Likewise, “making available to the public” is not, in any way, synonymous with “ceasing its existence as government property”. It would still be the property of the National Archives and the original, authoritative versions of the documents would need to be delivered to them and archived.

In general, the “I could have declassified” argument is irrelevant to the accusation. It’s like saying, “Well, yes, I murdered that woman but someone might have given me the wrong gun to do it with!” It doesn’t deny that you were still trying to commit the crime, just that you could have committed the crime in a slightly different way. In a sense, it’s an admission of guilt.

Perhaps so, but that really doesn’t matter for purposes of the OP. The question was the justification for how one case was different from the other.

And the answer is there’s simply no logical consistency to that argument. If the argument applies in one case, it should apply in other cases, yet that’s not what proponents of that line of thinking publicly state.

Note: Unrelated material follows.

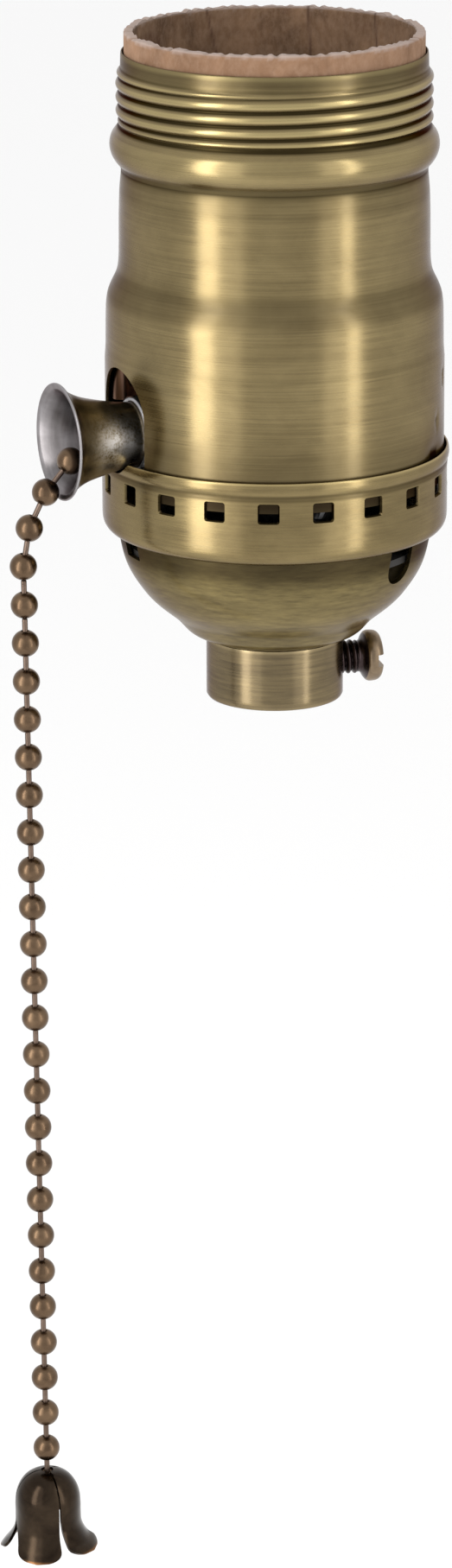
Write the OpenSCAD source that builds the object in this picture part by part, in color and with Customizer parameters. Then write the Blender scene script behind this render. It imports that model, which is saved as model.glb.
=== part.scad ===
// Pull-chain lamp socket, millimetres, +Z towards the lamp.
// Origin: centre of the threaded hub's mouth. The bell mouth points along -X.

/* [Shell] */
// Outer radius of the shell's lower body
body_r = 19.85; // [19.8:0.01:19.87]
// Outer radius of the neck above the step
neck_r = 17.8; // [17.78:0.01:17.95]
// Height of the shell's lower edge
shell_bottom_z = 27; // [26.8:0.1:27.4]
// Height of the shell's rim
shell_top_z = 77; // [76:0.1:78]
// Sheet thickness of the shell
shell_wall = 0.4; // [0.35:0.01:0.42]
// Crest radius of the shade-ring thread
thread_crest_r = 18.35; // [18.2:0.05:18.5]
// Root radius of the shade-ring thread
thread_root_r = 17.95; // [17.9:0.01:18.0]
// Pitch of the shade-ring thread
thread_pitch = 1.55; // [1.5:0.01:1.6]
// Number of thread crests
thread_turns = 4; // [3:1:4]
// Half width of the slot that clears the bell mouth
slot_r = 5.8; // [5.5:0.1:6]
// Top of that slot
slot_top_z = 41.4; // [41:0.1:42]

/* [Liner] */
// Outer radius of the paper liner
liner_r = 17.39; // [17.3:0.01:17.4]
// Thickness of the paper
liner_wall = 1.1; // [1:0.01:1.15]
// Top edge of the liner
liner_top_z = 79.5; // [79:0.1:81]
// Lower edge of the liner
liner_bottom_z = 44.5; // [44.3:0.1:46]

/* [Cap] */
// Outer radius of the vented band
band_r = 20.27; // [20.25:0.01:20.4]
// Sheet thickness of the band
band_wall = 0.35; // [0.3:0.01:0.35]
// Number of square vent holes
vent_count = 20; // [16:1:22]
// Width of a vent hole
vent_w = 2.45; // [2.2:0.05:2.6]
// Height of a vent hole
vent_h = 2.3; // [2:0.05:2.5]
// Height of the vent holes' centres
vent_z = 27.1; // [27:0.1:27.3]
// Sheet thickness of the dome
dome_wall = 0.5; // [0.4:0.05:0.6]
// Width of a slot in the dome
dome_slot_w = 4.2; // [4:0.1:4.4]

/* [Hub] */
// Outer radius of the hub
hub_r = 8.1; // [8:0.05:8.3]
// Radius of the threaded bore at the thread's crests
bore_r = 4.6; // [4.5:0.05:4.8]
// Length of the threaded bore
bore_length = 9; // [8.5:0.5:10]
// Height of the hub's shoulder, where the dome sits
hub_step_z = 7.3; // [7:0.1:7.6]
// Height of the set screw's axis
set_screw_z = 3.85; // [3.7:0.05:4]
// Direction of the set screw, measured from +X
set_screw_turn = -10; // [-20:1:20]
// Radius of the set screw's shank
set_screw_r = 2.05; // [1.9:0.05:2.1]

/* [Bell mouth] */
// Height of the bell mouth's axis
bell_z = 33.4; // [33.3:0.05:33.5]
// Distance of the bell's lip from the socket's axis
bell_lip = 27.35; // [27.2:0.05:27.4]
// Radius of the lip
bell_lip_r = 6.85; // [6.6:0.05:7]
// Radius of the tube at its root
bell_tube_r = 3.8; // [3.7:0.05:3.9]

/* [Chain] */
// Diameter of a bead
bead_d = 3.2; // [3.2:0.1:3.2]
// Distance between bead centres
bead_pitch = 4.627; // [4.62:0.001:4.63]
// Thickness of the wire links
link_d = 0.65; // [0.6:0.05:0.7]
// Number of beads on the free-hanging stretch below the two pivot beads
hang_count = 24; // [10:1:24]
// Travel of the chain for one pull
pull_travel = 5; // [5:0.5:5]

/* [Switch] */
// Radius of the moulded bodies
insulator_r = 15.9; // [15.9:0.1:15.9]
// Lower face of the switch base
base_bottom_z = 21; // [21:0.1:21.5]
// Joint between the switch base and the lamp seat
base_top_z = 44.4; // [44.4:0.1:44.4]
// Upper face of the lamp seat
seat_top_z = 49.6; // [49.6:0.1:49.6]
// Top of the lamp's screw shell
screw_shell_top_z = 73.5; // [72:0.5:74]
// Length of the pull lever's arm, from the shaft to the bead
lever_arm = 6.04; // [6.04:0.01:6.04]

/* [Hidden] */
$fn = 96;

brass = [0.55, 0.48, 0.30];
bright_brass = [0.80, 0.66, 0.36];
dark_bronze = [0.30, 0.25, 0.20];
bead_bronze = [0.50, 0.38, 0.26];
steel = [0.72, 0.72, 0.74];
copper = [0.55, 0.33, 0.22];
phenolic = [0.06, 0.055, 0.05];
kraft = [0.62, 0.46, 0.33];
fibre = [0.33, 0.31, 0.29];

bead_r = bead_d / 2;
link_gap = 0.15;          // space left between a link and the next bead on another body
pivot_gap = 0.04;         // the same where the two only turn about that bead's centre
run_gap = 0.05;           // running clearance of shafts and screws
joint_gap = 0.05;         // space between parts that are pressed or spun together
dome_hole_r = 7.1;        // hole in the dome for the hub's spigot

// Bead centres as [distance from the axis along -X, height], from inside to outside.
throat_p = [21.75, 32.93];
lip_a_p = [25.85, 31.0];
lip_b_p = [28.97, 27.6];
lip_c_p = [31.06, 23.54];
drop_p = [31.86, 19.03];
hang_dir = [-0.0133, -1];  // the chain hangs a little towards the hub
hang_unit = hang_dir / norm(hang_dir);
hang_turn = atan2(0.0133, 1);
inner_count = 5;
inner_first = 17.26;       // outermost bead of the straight inner stretch
shaft_x = -(inner_first - (inner_count - 1) * bead_pitch) - pull_travel / 2;
shaft_z = bell_z + lever_arm;
lever_turn = atan2(pull_travel / 2, lever_arm);
shaft_r = 1;
base_flat_x = 15.4;        // flat of the switch base that carries the bell mouth
bracket_x = 15.9;          // outer face of the bracket on that flat
bracket_t = 0.48;
bracket_rivet_z = [26, 41.6];
bracket_hole_r = 0.85;
ferrule_r = 4.45;
seat_r = 12.7;             // pitch radius of the body screws
body_screw_turns = [36, 216];
rivet_turns = [135, 315];
shell_rivet_r = 11.7;
contact_rivet_p = [5.66, 5.66];
terminal_z = 25.3;
terminal_y = 15.4;
strip = 0.4;               // contact metal thickness
lamp_pitch = 3.629;        // E26 lamp thread
eps = 0.01;

function hang_p(k) = drop_p + k * bead_pitch * hang_unit;
function at(p) = [-p[0], 0, p[1]];

// Body of revolution about the bell mouth's axis; the profile is [radius, distance].
module along_bell() {
    translate([0, 0, bell_z]) rotate([0, -90, 0]) rotate_extrude() children();
}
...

It is not logically inconsistent to argue that the president has a special unique authority over classified information. Biden, Clinton, and Pence were not president when they mishandled classified documents. Trump was. It’s very much debatable whether that is a relevant distinction legally, but it’s not inherently unreasonable nor illogical to take the other side of that debate.

Well, if, as seems apparent, the other cases were simply instances of careless oversights in packing and shipping of documents, the packing and shipping must have happened while they were still President/VP, because the offices had to be cleaned out by the time their term actually expired.

But really, the only relevant distinction between their cases and Trump’s is the whole “hid it in his basement and lied about it” part.

The classified documents were at Mar-A-Lago when they should not have been long after Trump was president, so your statement is inaccurate. Unless you have a typo in there or missed some wording you had meant to add.